_Data_

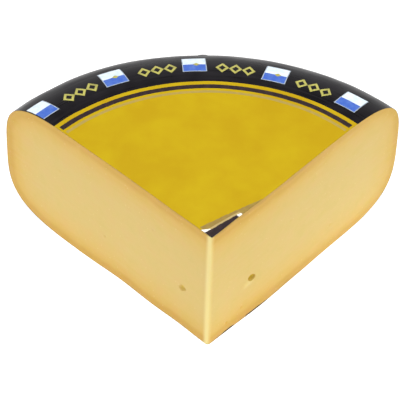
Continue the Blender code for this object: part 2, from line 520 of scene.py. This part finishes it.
def add_node(tree, kind, inputs=(), stops=(), **settings):
    """Adds a node. inputs maps sockets to values or to other nodes' outputs, and stops fill a ramp."""
    node = tree.nodes.new("ShaderNode" + kind)
    for name, value in settings.items():
        setattr(node, name, value)
    for socket, value in dict(inputs).items():
        if isinstance(value, bpy.types.NodeSocket):
            tree.links.new(value, node.inputs[socket])
        else:
            node.inputs[socket].default_value = value
    for number, (place, colour) in enumerate(stops):
        elements = node.color_ramp.elements
        element = elements[number] if number < 2 else elements.new(place)
        element.position = place
        element.color = linear(colour) if isinstance(colour, str) else (colour,) * 3 + (1,)
    return node


# The colour sockets of a Mix node, which share their names with others
MIX_SHARE, MIX_A, MIX_B, MIX_OUT = 0, 6, 7, 2


def new_material(name, **constants):
    """A material with its Principled shader, whose plain sockets get constants."""
    material = bpy.data.materials.new(name)
    material.use_nodes = True
    tree = material.node_tree
    shader = tree.nodes["Principled BSDF"]
    for socket, value in constants.items():
        shader.inputs[socket.replace("_", " ")].default_value = value
    return material, tree, shader


# Materials


def ripened_colour(tree, place):
    """The paste's colour by its depth under the rind, with a golden band uneven by a millimetre or two."""
    depth = add_node(tree, "Attribute", attribute_name="rind_depth").outputs["Fac"]
    ripening = add_node(tree, "TexNoise", {"Vector": place, "Scale": 1 / (14 * MM), "Detail": 3.0})
    uneven = add_node(tree, "Math", {0: ripening.outputs["Fac"], 1: -0.5}, operation="ADD")
    shift = add_node(tree, "Math", {0: uneven.outputs[0], 1: 5 * MM}, operation="MULTIPLY")
    shifted = add_node(tree, "Math", {0: depth, 1: shift.outputs[0]}, operation="ADD")
    share = add_node(tree, "Math", {0: shifted.outputs[0], 1: 1 / (30 * MM)}, operation="MULTIPLY")
    rind = add_node(
        tree,
        "ValToRGB",
        {0: share.outputs[0]},
        stops=(
            (0.0, "b88a31"),
            (1.0, "d0b469"),
            (0.05, "c79830"),
            (0.14, "c69628"),
            (0.27, "d0a746"),
            (0.5, "d2b05c"),
        ),
    )
    return rind.outputs[0]


def mottled_colour(tree, place, patches, plain):
    """The plain colour with warmer and greener patches a few millimetres across, and with crystals, which
    show as pale specks under a millimetre across."""
    tints = add_node(
        tree, "ValToRGB", {0: patches}, stops=((0.3, "d3a75c"), (0.7, "c8b562"), (0.5, "d0b464"))
    )
    mottled = add_node(
        tree, "Mix", {MIX_SHARE: 0.22, MIX_A: plain, MIX_B: tints.outputs[0]}, data_type="RGBA"
    )
    specks = add_node(tree, "TexVoronoi", {"Vector": place, "Scale": 1 / (4.5 * MM)})
    crystals = add_node(
        tree, "ValToRGB", {0: specks.outputs["Distance"]}, stops=((0.04, 0.4), (0.1, 0.0))
    )
    speckled = add_node(
        tree,
        "Mix",
        {MIX_SHARE: crystals.outputs[0], MIX_A: mottled.outputs[MIX_OUT], MIX_B: linear("ecd9a0")},
        data_type="RGBA",
    )
    return speckled.outputs[MIX_OUT]


def painted_light_colour(tree, plain):
    """The plain colour with painted light and shade: paler with painted highlights on the upright edge and
    the smear and painted light outwards on the right cut, and deeper inside the eyes as painted shade."""
    painted_light = add_node(tree, "Attribute", attribute_name="painted_light").outputs["Fac"]
    # Painted light: paler where the light falls on the upright edge, the smear and the right cut's outer
    # end
    pale = add_node(
        tree, "Mix", {MIX_SHARE: painted_light, MIX_A: plain, MIX_B: linear("e1cf89")}, data_type="RGBA"
    )
    # Painted shade: a deeper colour on the eyes' walls, more so the deeper they lie
    hollow = add_node(tree, "Attribute", attribute_name="eye_shade").outputs["Fac"]
    eye_shaded = add_node(
        tree,
        "Mix",
        {MIX_SHARE: hollow, MIX_A: pale.outputs[MIX_OUT], MIX_B: linear("d0af30")},
        data_type="RGBA",
    )
    return eye_shaded.outputs[MIX_OUT]


def wire_cut_paste():
    """Aged gouda cut with a wire: firm, a little oily and faintly see-through, so the eye gets a soft
    pale yellow with a waxy sheen, golden and drier towards the rind, with fine white crystals."""
    material, tree, shader = new_material(
        "wire_cut_gouda_paste",
        IOR=1.45,
        Specular_IOR_Level=0.3,
        Subsurface_Weight=0.25,
        Subsurface_Scale=2.5 * MM,
        Subsurface_Radius=(1.0, 0.6, 0.25),
    )
    place = add_node(tree, "TexCoord").outputs["Object"]
    patches = add_node(tree, "TexNoise", {"Vector": place, "Scale": 1 / (9 * MM), "Detail": 4.0})
    mottled = mottled_colour(tree, place, patches.outputs["Fac"], ripened_colour(tree, place))
    tree.links.new(painted_light_colour(tree, mottled), shader.inputs["Base Color"])

    sheen = add_node(
        tree, "ValToRGB", {0: patches.outputs["Fac"]}, stops=((0.3, 0.42), (0.7, 0.56))
    )
    tree.links.new(sheen.outputs[0], shader.inputs["Roughness"])
    crumb = add_node(tree, "TexNoise", {"Vector": place, "Scale": 1 / (0.9 * MM), "Detail": 5.0})
    relief = add_node(
        tree, "Bump", {"Strength": 0.25, "Distance": 0.12 * MM, "Height": crumb.outputs["Fac"]}
    )
    tree.links.new(relief.outputs[0], shader.inputs["Normal"])
    return material


def polar_place(tree):
    """Distance from the wheel's axis, turn about it and height, as three sockets."""
    place = add_node(tree, "TexCoord").outputs["Object"]
    apart = add_node(tree, "SeparateXYZ", {0: place})
    back = add_node(tree, "Math", {0: apart.outputs["Y"], 1: AXIS_Y}, operation="SUBTRACT")
    plan = add_node(tree, "CombineXYZ", {0: apart.outputs["X"], 1: back.outputs[0]})
    radius = add_node(tree, "VectorMath", {0: plan.outputs[0]}, operation="LENGTH")
    turn = add_node(tree, "Math", {0: apart.outputs["X"], 1: back.outputs[0]}, operation="ARCTAN2")
    return radius.outputs["Value"], turn.outputs[0], apart.outputs["Z"]


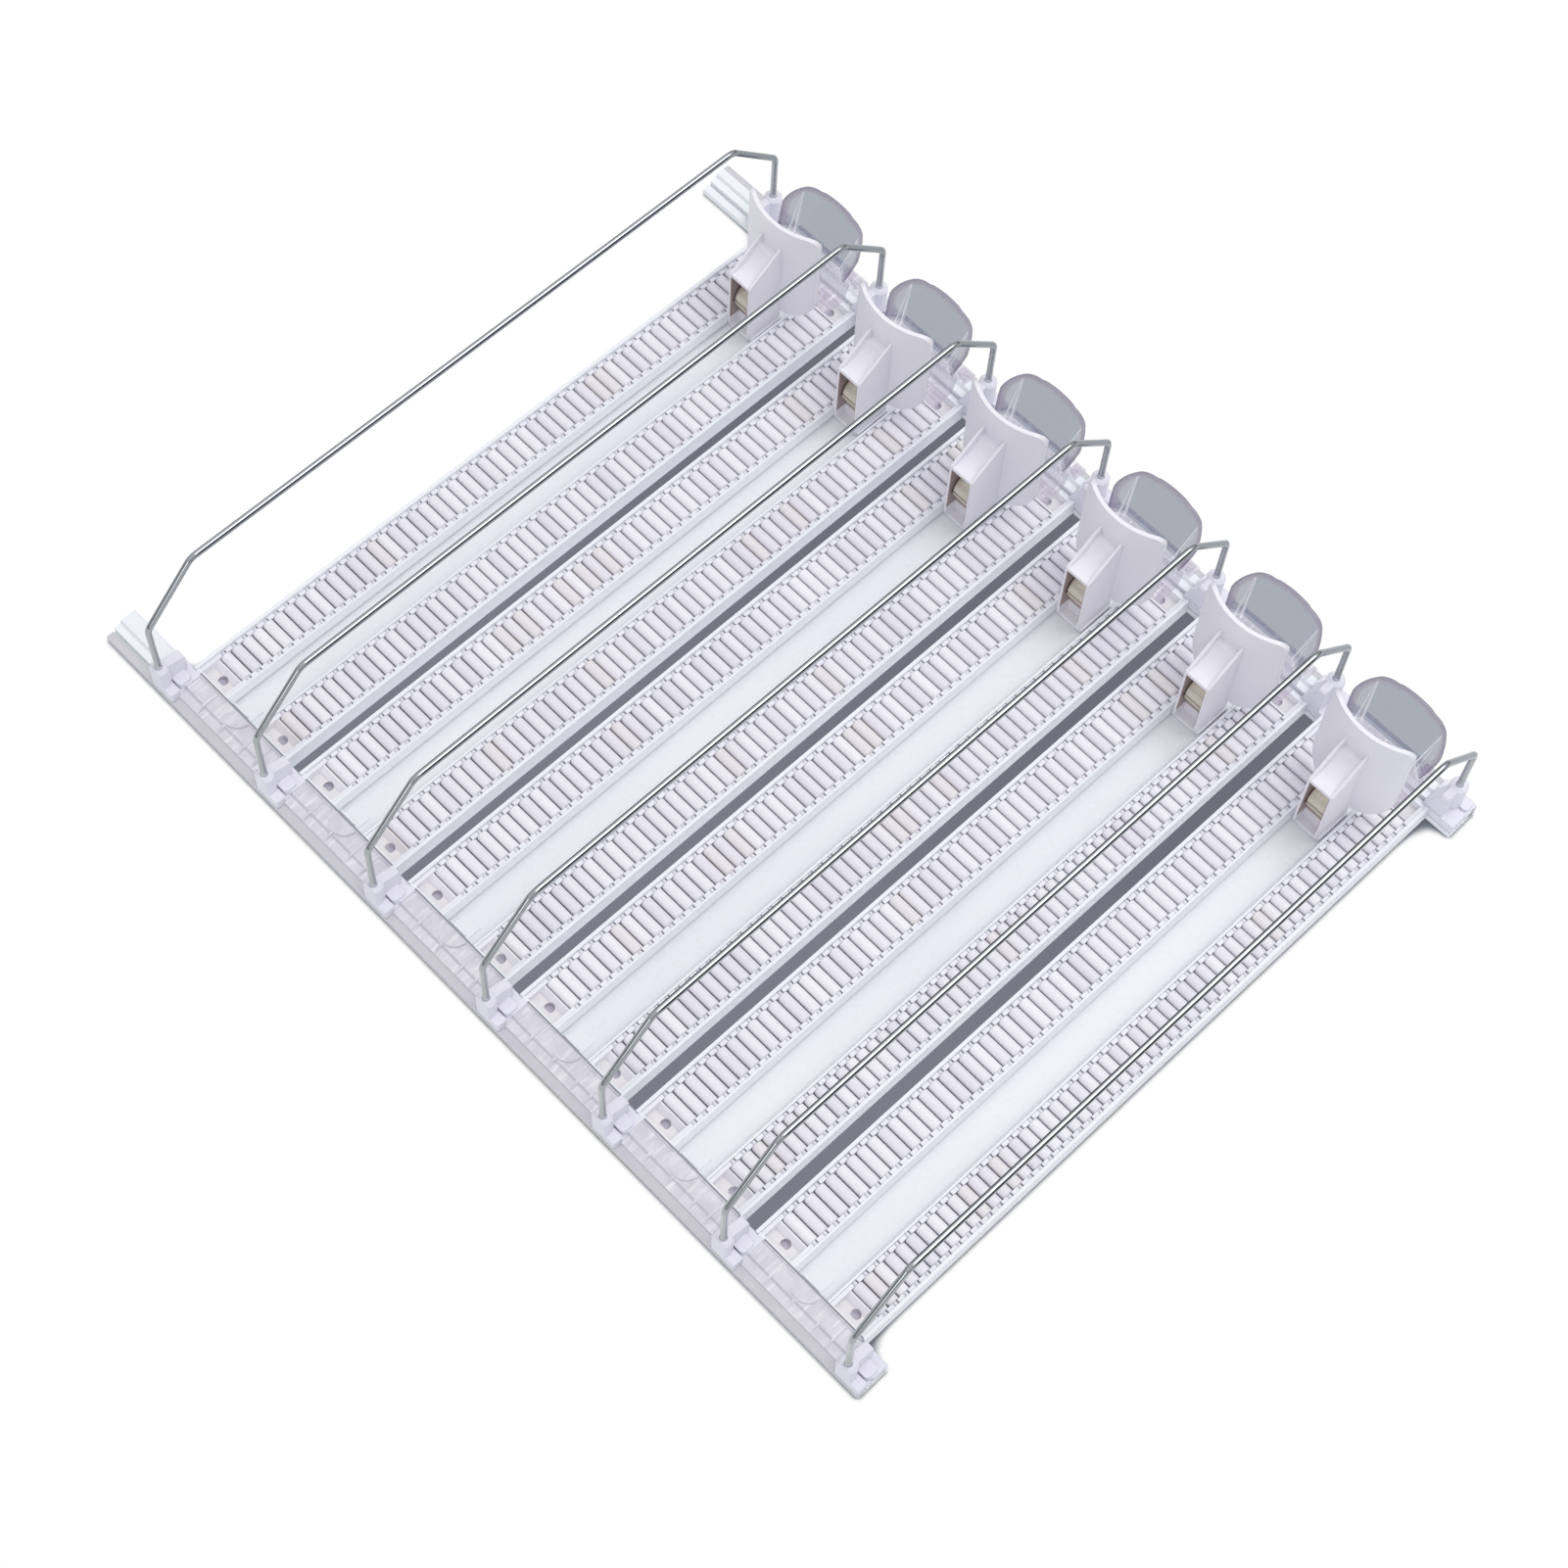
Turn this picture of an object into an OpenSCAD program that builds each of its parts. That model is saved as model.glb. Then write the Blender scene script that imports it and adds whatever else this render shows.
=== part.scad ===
// Fridge can organizer: six roller lanes side by side on two cross rails, with a
// wire divider at every lane edge, a spring pusher in every lane and a clear stop
// at the front of every lane.
// The front faces -Y, the lanes lie side by side along X, and the shelf is at z = 0.

/* [Row] */
// Gap between neighbouring trays, in which a wire divider stands
lane_gap = 8; // [6:0.5:22]
// Length of each lane tray, which is also the distance between the rails
tray_len = 341; // [260:1:420]
// How far the rails run past the outer divider on the +X side
overhang_long = 36.5; // [14:0.5:60]
// How far the rails run past the outer divider on the -X side
overhang_short = 9; // [9:0.5:40]

/* [Rails] */
// Width of a rail, front to back
rail_w = 16.5; // [16:0.5:24]
// Height of the rail's plateau above the shelf
rail_h = 7.5; // [7:0.25:9]
// Height of the rail's low flange
flange_h = 3.4; // [2.6:0.1:3.6]
// Height of the ridge between flange and plateau
ridge_h = 5.6; // [5:0.1:6]
// Wall thickness of the hollow rail
rail_wall = 1.4; // [1:0.1:1.6]

/* [Trays] */
// Outer width of a lane tray
tray_w = 62; // [60:0.5:64]
// Height of the tray's outer rims
tray_h = 9.5; // [9:0.25:12]
// Thickness of the tray's outer walls
tray_wall = 1.6; // [1.2:0.1:2.4]
// Thickness of the bed under the roller strips
bed_t = 2; // [1.2:0.1:2.4]
// Width of the open centre channel at its floor
channel_w = 16; // [15:0.5:18]
// Height of the channel floor above the shelf
channel_z = 3; // [2.6:0.1:3.4]
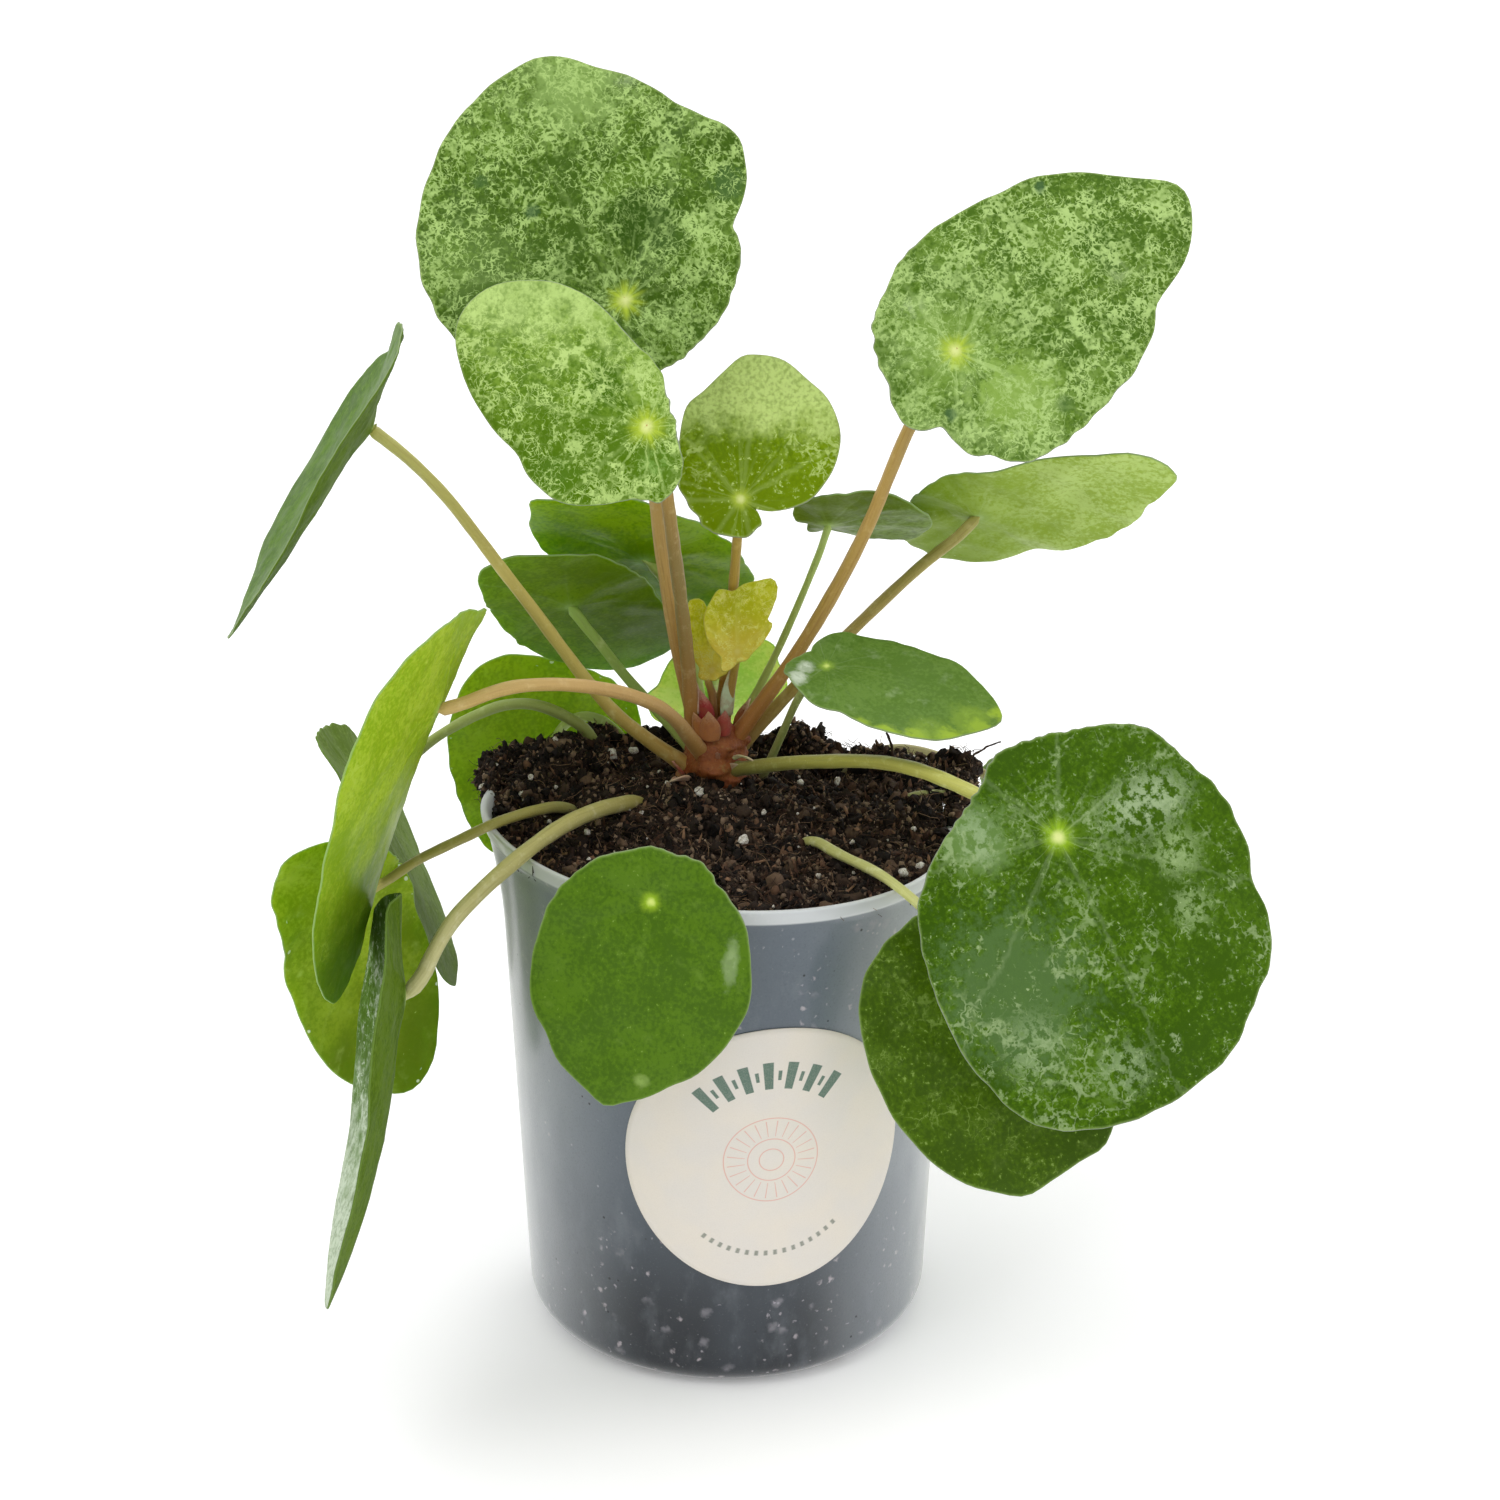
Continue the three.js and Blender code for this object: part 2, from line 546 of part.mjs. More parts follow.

_Stated goal_
Extract the first line above and each line after it up to and including the one with "# Materials", please, exactly and with nothing else.

_Output for this exercise_
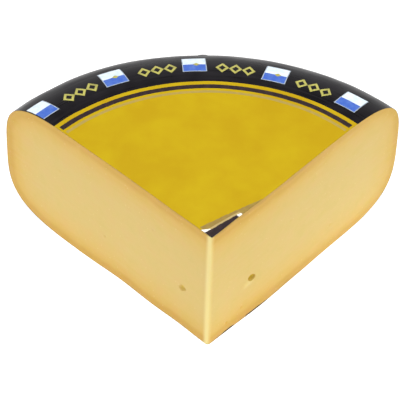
Continue the Blender code for this object: part 2, from line 520 of scene.py. This part finishes it.
def add_node(tree, kind, inputs=(), stops=(), **settings):
    """Adds a node. inputs maps sockets to values or to other nodes' outputs, and stops fill a ramp."""
    node = tree.nodes.new("ShaderNode" + kind)
    for name, value in settings.items():
        setattr(node, name, value)
    for socket, value in dict(inputs).items():
        if isinstance(value, bpy.types.NodeSocket):
            tree.links.new(value, node.inputs[socket])
        else:
            node.inputs[socket].default_value = value
    for number, (place, colour) in enumerate(stops):
        elements = node.color_ramp.elements
        element = elements[number] if number < 2 else elements.new(place)
        element.position = place
        element.color = linear(colour) if isinstance(colour, str) else (colour,) * 3 + (1,)
    return node


# The colour sockets of a Mix node, which share their names with others
MIX_SHARE, MIX_A, MIX_B, MIX_OUT = 0, 6, 7, 2


def new_material(name, **constants):
    """A material with its Principled shader, whose plain sockets get constants."""
    material = bpy.data.materials.new(name)
    material.use_nodes = True
    tree = material.node_tree
    shader = tree.nodes["Principled BSDF"]
    for socket, value in constants.items():
        shader.inputs[socket.replace("_", " ")].default_value = value
    return material, tree, shader


# Materials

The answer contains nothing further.